I only use the "overrun time" for detecting > 0 for overrun count, so for the realtime report, we could just keep frame_overrun_time as clicks and forget about a time measurement, but in that case I'd remove the plot from DP_rt_frame.xml, or yeah, rename it and make it a measurement in time :)

I do like the idea of frame margin rather than negative overrun time, but of course, only if it is the frame margin i.e. the positive time between finishing the work of the current frame while waiting to fire off the next frame or the negative time missed if stalled on the current frame while trying to fire off the next.

Okay, next year. Sounds good.

sharmeye commented 8 months ago

Yeah I agree, a frame margin plot would be much more intuitive and useful (and would dovetail in nicely with some of the other performance tools i want to implement next year).

alexlin0 commented 8 months ago

Hey there, the ghost of Trick past chiming in. If you make a "margin" graph where frame margin is positive, then are overruns negative? When you look at a graph would you be looking for downward negative spikes to find the overruns?

I like the frame graph as it is. Overruns as positive numbers and underruns as negative. I think of it analogous to golf scoring, zero is par and negative numbers good, positive numbers bad.

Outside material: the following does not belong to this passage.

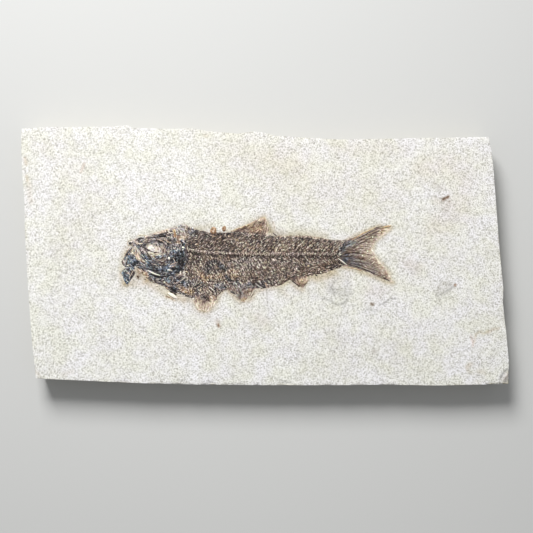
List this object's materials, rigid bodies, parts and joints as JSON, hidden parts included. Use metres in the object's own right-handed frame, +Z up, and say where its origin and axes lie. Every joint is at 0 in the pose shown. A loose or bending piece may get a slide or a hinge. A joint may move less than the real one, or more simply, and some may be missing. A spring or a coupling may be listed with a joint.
{
  "type": "fossil fish slab",
  "caption": "Thin split plate of pale laminated limestone with a brown herring-like fossil fish lying in its upper face.",
  "frame": {"origin": "middle of the slab's bounding box, on the underside that it rests on", "axes": "+X along the slab towards the fish's tail, +Y across it towards the fish's back, +Z up out of the face that shows the fish"},
  "size_m": [0.1967, 0.1034, 0.0117],
  "materials": {
    "limestone": "dry split limestone, off-white, fine mottle, matt",
    "brown_bone": "fossil bone and scale, dark brown, dull satin",
    "dark_bone": "fossil head bone, blue-black, semi-gloss",
    "fin_rays": "fossil fin rays, grey-brown to tan, dull",
    "scale": "shed fossil scale, tan, dull satin"
  },
  "bodies": {
    "root": {"limestone_slab": "limestone", "skull": "brown_bone", "gill_cover": "dark_bone", "upper_jaw": "dark_bone", "lower_jaw": "dark_bone", "throat_rays": "dark_bone", "flank": "brown_bone", "backbone": "brown_bone", "dorsal_fin": "fin_rays", "pectoral_fin": "fin_rays", "pelvic_fin": "fin_rays", "anal_fin": "fin_rays", "tail_fin": "fin_rays", "loose_scale_front": "scale", "loose_scale_rear": "scale"}
  },
  "joints": []
}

I rarely use the frame schedule time graph exect to confirm that one of the scheduled jobs caused an overrun.

Please leave this graph as is, you can create new graphs with new variables, but leave the old graph for the old guy. 😃

keithvetter commented 8 months ago

I think:

frame_margin {s} = -1.0frame_overrun_time{1}click_duration{s}

If DP_rt_frame.xml were to plot frame_margin scaled by -1.0:

  1. The plot labels can stay the same (keep underrun/overrun)
  2. The units will be in {s}
  3. Alex will have his same plot
  4. We'll have a new variable name that is more intuitive

If scaling the plot by -1.0 just seems ugh, then we're left with some synonym of frame_overrun_time to be frame overrun time. I'll go with the shortened "frame_overrun":

frame_overrun {s} = frame_overrun_time{1}*frame_duration{s}

PS: Percolation over the holidays may help too :)

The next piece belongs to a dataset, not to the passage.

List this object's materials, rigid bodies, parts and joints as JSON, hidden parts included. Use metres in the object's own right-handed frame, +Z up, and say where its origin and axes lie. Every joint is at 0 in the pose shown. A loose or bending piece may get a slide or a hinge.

sharmeye commented 8 months ago

Maybe we leave the plot as it is for Alex and add a third that's telling the same story in a different way like Keith is suggesting. Last I checked, plots are free and we can make as many as we like. Like my daughter says when you present her with a choice: "I'm not really an or person, I'm more of an and person."

keithvetter commented 8 months ago

There is a problem with leaving the plot as it is. Please bear with me as this is the crux of the situation. If you leave it the same, by same I mean you keep plotting frame_overrun_time {1}, you will have a DP file with a scale factor that can vary from sim to sim. The whole point of this issue is to log the frame underrun time in seconds so that the underlying logged data is in seconds forever from sim to sim. There is no way to look at the logged data right now without opening up the DP_rt_frame.xml file to tell what the actual underrun time is.

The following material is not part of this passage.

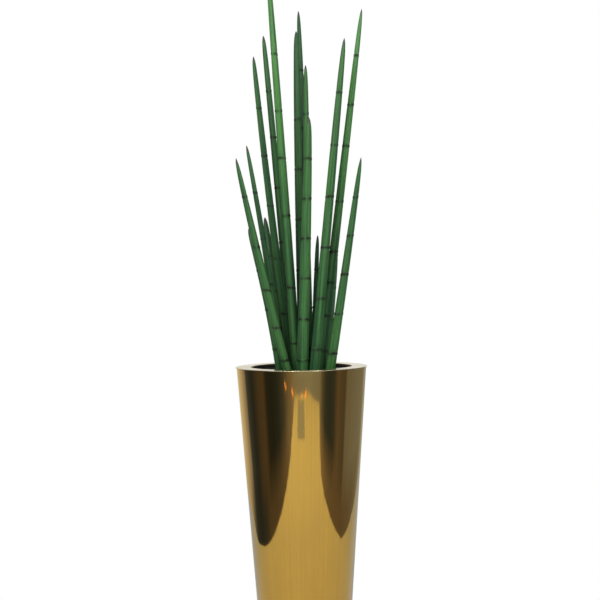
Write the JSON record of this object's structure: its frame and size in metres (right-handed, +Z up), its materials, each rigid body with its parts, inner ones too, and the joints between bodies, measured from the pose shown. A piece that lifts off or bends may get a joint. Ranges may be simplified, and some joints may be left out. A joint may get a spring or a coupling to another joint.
{
  "type": "brass planter pot",
  "caption": "Tall round tapered brass planter with a flat rim plate, a lift-out black liner with wire handles, and upright cylindrical snake-plant spears.",
  "frame": {"origin": "on the floor, under the middle of the pot", "axes": "+Z up along the pot's axis, -Y towards the front, +X to the right seen from the front"},
  "size_m": [0.34, 0.34, 1.758],
  "materials": {
    "polished_brass": "polished, fine vertical brush lines",
    "satin_brass": "satin",
    "plain_brass": "unpolished",
    "black_steel": "black paint",
    "foot_rubber": "matt",
    "concrete": "cast concrete",
    "liner_plastic": "satin black",
    "clip_plastic": "satin black",
    "handle_wire": "black oxide",
    "floral_foam": "open-cell foam",
    "dressing": "dark granules",
    "spear_green": "painted green with dark bands and brown tips"
  },
  "bodies": {
    "pot": {"outer_shell": "polished_brass", "rim_plate": "satin_brass", "liner_seat_ring": "plain_brass", "base_plate": "black_steel", "foot_1": "foot_rubber", "foot_2": "foot_rubber", "foot_3": "foot_rubber", "foot_4": "foot_rubber", "ballast": "concrete"},
    "liner": {"liner": "liner_plastic", "foam_block": "floral_foam", "top_dressing": "dressing", "handle_clip_1": "clip_plastic", "handle_clip_2": "clip_plastic", "handle_clip_3": "clip_plastic", "handle_clip_4": "clip_plastic", "spear_01": "spear_green", "spear_02": "spear_green", "spear_03": "spear_green", "spear_04": "spear_green", "spear_05": "spear_green", "spear_06": "spear_green", "spear_07": "spear_green", "spear_08": "spear_green", "spear_09": "spear_green", "spear_10": "spear_green", "spear_11": "spear_green", "spear_12": "spear_green", "spear_13": "spear_green", "spear_14": "spear_green", "spear_15": "spear_green", "spear_16": "spear_green"},
    "handle_front": {"handle_front": "handle_wire"},
    "handle_back": {"handle_back": "handle_wire"}
  },
  "joints": [
    {"name": "liner_lift", "type": "slide", "parent": "pot", "child": "liner", "axis": [0, 0, 1], "range_m": [0, 0.36]},
    {"name": "handle_front_swing", "type": "hinge", "parent": "liner", "child": "handle_front", "pos_m": [0, -0.1, 0.698], "axis": [1, 0, 0], "range_deg": [-8, 172]},
    {"name": "handle_back_swing", "type": "hinge", "parent": "liner", "child": "handle_back", "pos_m": [0, 0.1, 0.698], "axis": [-1, 0, 0], "range_deg": [-8, 172]}
  ]
}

I think the frame_margin option is a "both and" solution, because it gives us an intuitive variable name and gives the plot Alex wants and we could also plot the margin in a different plot.

But if introducing frame_margin is more convoluted, the most simple solution is just to make a new frame overrun variable in {s} called "frame_overrun" and just plot that.

I just want to make sure I'm making the point that the logged data is the crux of the issue, not the plot.

keithvetter commented 8 months ago

The current plot (seen below) has frame underrun's units in {--} because the frame_underrun_time is logged unitless since it is clicks, not time: frame-underrun-unitless

PS: I made a mistake earlier in a comment, I corrected it, but meant:

frame_margin {s} = -1.0frame_overrun_time{1}click_duration{s}

alexlin0 commented 8 months ago

To the original issue, I don't have any issues with multiplying out frame_overrun_time*time_tic_value in the sim and logging it. I didn't do it before because it creates a variable that isn't used for anything except logging.

keithvetter commented 8 months ago

@alexlin0, are you suggesting 1 or 2?:

  1. Logging a new variable name like, frame_overrun, where: frame_overrun {s} = frame_overrun_time{1}*time_tic_value{s}

  2. Changing frame_overrun_time's units from {--} to {s} and making frame_overrun_time{s} = frame_clicks{1}*time_tic_value{s}

hchen99 commented 8 months ago

This is what I am getting and hope it's ok with everyone:

[!WARNING]

keithvetter commented 8 months ago

@hchen99 I think that correctly sums up the most likely direction, however, if Alex takes 2 from my last comment, it would imply changing the units of frame_overrun_time to {s} and not introducing a new variable for overrun time. That would contradict what Sean suggested, new name, but maybe it's not that bad underneath the hood.

We're almost to a consensus.

keithvetter commented 8 months ago

I am sorry, after re-reading the response from @alexlin0, I am fairly sure he meant he is okay with adding a new variable to log, so @hchen99, I think how you summarized puts us all in agreement.

hchen99 commented 8 months ago

Oh, ok. No problem @keithvetter To us that keeping the existing tic time variables as is so for sure that everywhere else would not be impacted. Glad to know that Alex is ok with adding new variables. Will do more tests and make sure needed frame log data and DP files are properly logged or generated.

hchen99 commented 8 months ago

When I am actually changing the names, thinking how about:

hchen99 commented 8 months ago

Ok, made changes as following but will see how people react to change from frame_time to frame_sched after new year.

keithvetter commented 7 months ago

Hi @hchen99. I like the simplified names better than adding extra wording to make it more specific as that only seems to confuse. This is still sort of a work around as frame_sched_time is not really time but tics, but we've already discussed that - and are keeping those variable names the way they are for historical reasons.

hchen99 commented 7 months ago

@keithvetter The latest commit of this PR has trick_real_time.rt_sync.frame_time. People seemed to be fine with it. So I don't plan on changing it to trick_real_time.rt_sync.frame_sched. If you prefer frame_sched, I can make a quick update before closing.

keithvetter commented 7 months ago

@hchen99 Thank you, I like frame_time and didn't mean to say frame_sched in my last post.

hchen99 commented 7 months ago

@keithvetter Cool, we'll close the associated PR at our next tag-up.